Wow people will believe anything won’t they. Does anyone realize how small print would be on a iPad screen at resolution? I have the 27” iMac and the iPad and to crunch all that resolution in to a screen that since, makes no sense. Now at 1920x1080 screen would make sense. But I’m expecting next resolution to be a true 720p resolution (1080x720). Multi-core? Why? So that Angry Birds will fly smoother when you catapult them?

Remember what these devices are for. Consumption no need for major arm lifting here.  Keep heat down and battery time up is main priority for Apple with the iPad. Add more space to buy more stuff, add a camera so there are more apps to buy and increase processor and resolution a tiny bit to make it seem like a tech upgrade and then you’ll have the ipad 2

Posted by Chris on January 17, 2011 at 10:25 PM (CST)

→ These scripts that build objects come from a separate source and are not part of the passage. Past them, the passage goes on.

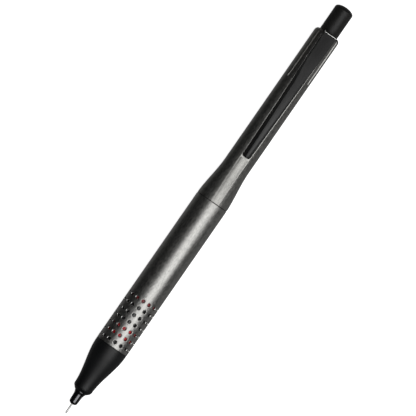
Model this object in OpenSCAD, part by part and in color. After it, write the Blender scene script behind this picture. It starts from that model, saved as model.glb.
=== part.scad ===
// Mechanical pencil: fine lead, sliding guide pipe and a mechanism that turns the lead.
// Every piece is drawn on the pencil's own axis: +Z runs from the tip of the lead to the push
// cap, and the clip is on the +X side. lay_down() then lays it along +X with the clip on top,
// and the origin is the middle of its footprint on the table. Millimetres throughout.

/* [Body] */
// Length from the tip of the lead to the top of the push cap
total_l = 145; // [144.5:0.5:148]
// Outer diameter of the front barrel
front_d = 10.4; // [10.3:0.1:10.8]
// Outer diameter of the rear barrel behind its taper
rear_d = 8.26; // [8.18:0.02:8.4]
// Distance from the tip of the lead to the front end of the front barrel
grip_z = 23.9; // [23.8:0.05:24]
// Distance from the tip of the lead to the seam between the barrels
seam_z = 75.55; // [75.25:0.1:76.15]
// Length of the taper behind the seam
taper_l = 13.6; // [13:0.1:14]
// Distance from the tip of the lead to the rear end of the rear barrel
barrel_end_z = 135.7; // [135.7:0.05:135.9]

/* [Grip holes] */
// Diameter of a grip hole
hole_d = 1.05; // [0.8:0.05:1.2]
// Diameter of the countersink round a grip hole
hole_sink_d = 1.32; // [1.25:0.01:1.5]
// Number of holes in one ring
holes_round = 15; // [10:1:16]
// Number of rings of holes
hole_rings = 7; // [1:1:7]
// Distance from the tip of the lead to the first ring
first_ring_z = 25.5; // [25.4:0.1:26]
// Distance from ring to ring
ring_pitch = 2.43; // [2.2:0.01:2.45]
// Angle of the first column of holes from the clip
hole_phase = -9; // [-12:1:12]

/* [Tip] */
// Diameter of the lead
lead_d = 0.38; // [0.36:0.01:0.39]
// Outer diameter of the guide pipe
pipe_d = 0.54; // [0.5:0.01:0.56]
// Distance from the tip of the lead to the front of the nose
nose_z = 3.2; // [3.1:0.1:3.3]
// Distance from the tip of the lead to the front of the cone
cone_z = 7.6; // [7.6:0.01:7.7]

/* [Clip] */
// Distance from the tip of the lead to the free end of the clip
clip_tip_z = 91.8; // [91:0.1:93]
// Distance from the tip of the lead to the root end of the clip
clip_root_z = 135.95; // [135.9:0.05:136.1]
// Width of the clip at its root
clip_root_w = 4.2; // [4.1:0.1:4.7]
// Width of the clip near its free end
clip_tip_w = 2.6; // [2.5:0.05:2.8]
// Height of the top of the clip above the pencil's axis
clip_top_x = 5.6; // [5.4:0.1:5.8]

/* [Push cap] */
// Outer diameter of the push cap
cap_d = 5.96; // [5.8:0.02:6]
// Height of the cap's domed end
cap_dome_h = 1.3; // [1:0.1:1.4]

/* [Turning mechanism] */
// Number of saw teeth on each cam ring
teeth = 20; // [16:1:24]
// Height of a saw tooth
tooth_h = 0.3; // [0.2:0.05:0.4]
// Play between meshed teeth
tooth_play = 0.05; // [0.04:0.01:0.06]
// Travel of the rotor between the two cams
cushion_stroke = 0.25; // [0.24:0.01:0.26]

/* [Hidden] */

$fn = 96;
eps = 0.02;
far = 20;

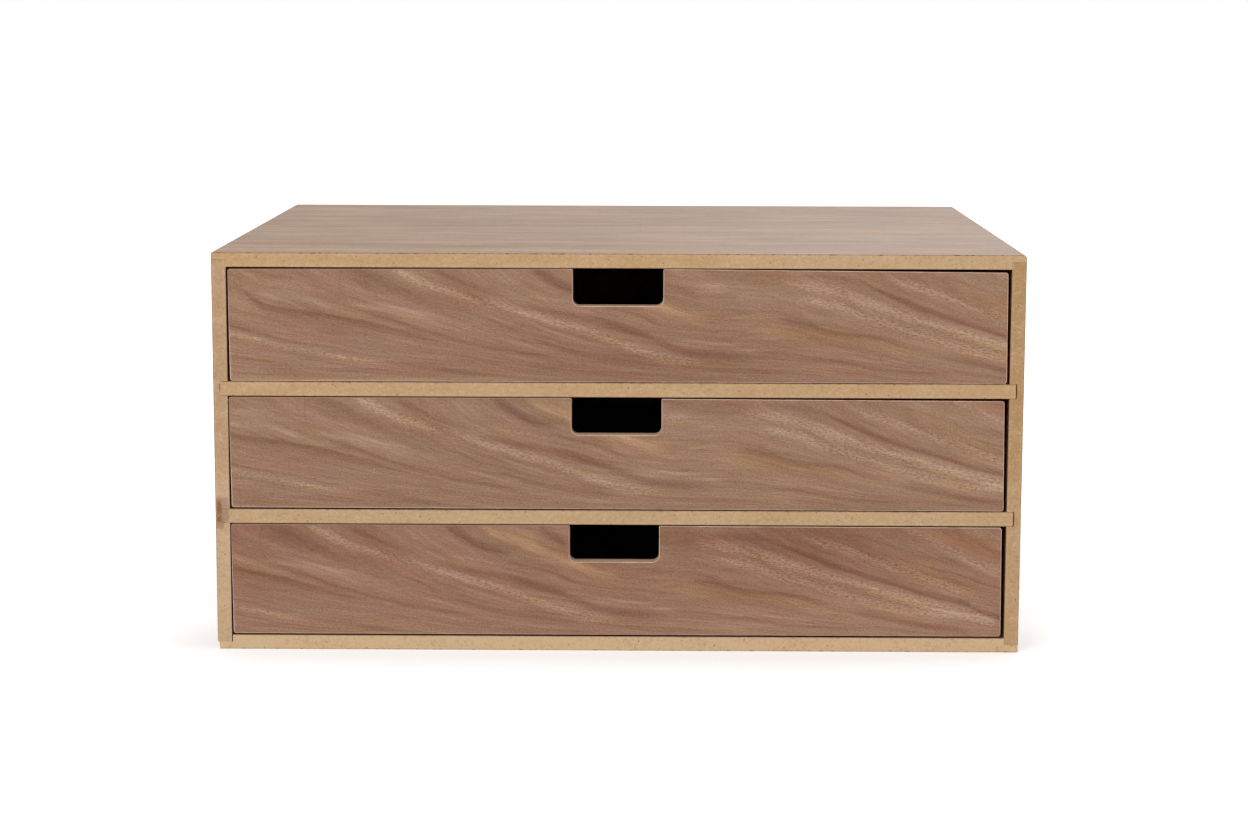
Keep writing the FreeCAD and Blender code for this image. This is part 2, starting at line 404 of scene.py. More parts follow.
# Dark streaks: path, reach above and below it, strength, and how far it fades in and out.
dark_streaks = (
    (((-174, 48), (-168, 42.5), (-161, 37), (-155, 33.8), (-146, 32.2), (-138, 31), (-128, 29.6),
      (-118, 27.6), (-108, 25.3), (-98, 23), (-88, 20.4), (-78, 18), (-62, 15.5)), 0.9, 2.4, 1.0, 16, 62),
    (((-114, 29.4), (-104, 28), (-96, 25.8), (-90, 23.4), (-82, 21.6), (-72, 19.2), (-60, 16.5)),
      0.9, 1.5, 0.6, 10, 26),
    (((-94, 21), (-87, 19.2), (-79, 17.6)), 0.4, 0.4, 0.4, 3, 6),
    (((-178, 26.4), (-168, 24), (-158, 21.3), (-148, 18.6), (-138, 16.8), (-126, 14.8), (-112, 12),
      (-98, 9.8)), 0.6, 0.7, 0.75, 1, 44),
    (((-178, 12.8), (-160, 9.6), (-140, 7.5)), 0.6, 0.6, 0.35, 2, 18),
    (((-152, 11.8), (-138, 10.2), (-126, 8.4), (-116, 6.4), (-104, 5), (-90, 4)), 0.5, 0.7, 0.55, 16, 18),
    (((-122, 47.5), (-106, 44.5), (-97, 41), (-88, 37.5), (-74, 33), (-58, 29)), 3.0, 3.0, 0.32, 12, 18),
    (((-86, 50.5), (-77, 47), (-70, 43.8), (-63, 40.8), (-54, 38), (-42, 34.6)), 1.6, 1.1, 0.7, 8, 22),
    (((-41, 50.5), (-34, 46), (-28, 42.6), (-22, 40.4), (-15, 38.6), (-6, 36.6)), 3.0, 2.0, 0.62, 6, 11),
    (((-30, 42.6), (-22, 40), (-13, 38.4)), 0.5, 0.5, 0.5, 4, 5),
    (((-16, 35.6), (-6, 32.8), (2, 31), (9, 29), (18, 25.6), (28, 22)), 0.5, 0.9, 0.55, 8, 16),
    (((-48, 34), (-36, 31.2), (-24, 28.8), (-12, 27), (-2, 24.2), (6, 21.8), (14, 19), (22, 15.8),
      (30, 13.3), (40, 12), (54, 11.8), (74, 12.7)), 1.7, 2.0, 0.8, 18, 30),
    (((-14, 26.4), (2, 23), (20, 16.6)), 3.2, 2.4, 0.34, 12, 14),
    (((-59, 27.4), (-52, 24.8), (-46, 21.8), (-39, 19.2)), 0.7, 0.8, 0.45, 6, 8),
    (((-40, 19), (-30, 15.4), (-22, 12.8), (-12, 10.6), (0, 9), (12, 7.6), (26, 6)), 0.8, 1.2, 0.58, 8, 24),
    (((-84, 5.6), (-72, 4), (-60, 2.6)), 0.8, 1.0, 0.4, 8, 9),
    (((-68, 15.8), (-52, 13), (-40, 11.2), (-26, 8)), 0.5, 0.7, 0.3, 14, 14),
    (((-162, 6.2), (-148, 4.6), (-132, 2.8)), 2.0, 2.0, 0.34, 13, 13),
    (((14, 48.4), (24, 43.5), (31, 39.5), (38, 35)), 3.2, 3.2, 0.46, 6, 5),
    (((1, 50.5), (8, 46.5), (15, 41.8)), 2.2, 2.2, 0.8, 4, 2),
    (((68, 28.8), (78, 27.2), (86, 25.4), (94, 23), (104, 21.4), (114, 20.4), (124, 18.2), (134, 15.6),
      (148, 12.8)), 0.8, 1.7, 0.75, 11, 30),
    (((76, 48.6), (88, 47.6), (98, 46.6), (108, 44.6), (115, 41.4)), 1.6, 1.5, 0.58, 9, 7),
    (((106, 44.4), (116, 40.2), (124, 36.8), (134, 32.8), (144, 29.8), (154, 26.8), (164, 23.6),
      (174, 20.2), (184, 17.8), (194, 15), (202, 11.4), (211, 9)), 1.6, 0.9, 1.0, 12, 2),
    (((189, 17.4), (193, 16.2), (197, 15)), 1.4, 1.0, 0.6, 3, 3),
    (((80, 10.5), (94, 10), (104, 8.4), (114, 6.4), (126, 5.2), (140, 4.6), (158, 3.5)),
      0.6, 0.9, 0.58, 14, 20),
    (((23, 7.6), (32, 6.4), (42, 5.2), (56, 4.3)), 0.8, 0.8, 0.4, 6, 12),
    (((60, 13.5), (72, 13), (82, 12), (96, 10.8)), 0.5, 0.5, 0.42, 8, 14),
    (((138, 12.6), (152, 10.8), (162, 8.8), (172, 6.4), (184, 4.8), (198, 3.2)), 1.3, 1.8, 0.52, 15, 9),
    (((162, 40.4), (171, 37.4), (179, 36), (187, 34.4), (196, 31.4)), 2.4, 1.9, 0.5, 10, 9),
    (((170, 35), (182, 31), (190, 29.2), (197, 26.6), (204, 24.2), (211, 22.8)), 0.5, 0.7, 0.75, 9, 1),
    (((181, 46), (190, 42.8), (198, 39.8), (204, 37.6), (211, 35.6)), 0.5, 0.6, 0.7, 7, 1),
    (((140, 47.4), (150, 45.4), (156, 43.2), (164, 41)), 0.7, 0.8, 0.45, 7, 6),
)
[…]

@2: Maybe, I don’t know, you go multi-core so you don’t have the pinnacle of game design at Angry Birds.

Apple is attempting to keep competition out of the growing tablet market. To be blunt, they will never accomplish this based on their practical choices for, among other reasons, Apple has made some terrible practical choices when it comes to iOS from day one (no easy file management being key). Plus, anybody can make practical choices. More importantly, as the success of the first gen iPad shows over the competition, people don’t run out to blow hundreds of dollars based on practical choices. Every single one of these crazy people running around with a 64GB iPad plus bluetooth keyboard bragging about how much work they’re getting done on it could have a truly kickbutt MacBook Air with pretty much better everything that weighs less for around the same money. The iPad isn’t successful because it’s good, it’s successful because people want it.

Putting out a product that makes everyone else’s tablet’s look some old 386 running Win 3.1, no matter how small the functional, practical differences may be, is exactly the sort of move Apple needs to pull to keep momentum ahead of everyone else who want their capacitive tablets in the hands of business workers across the globe.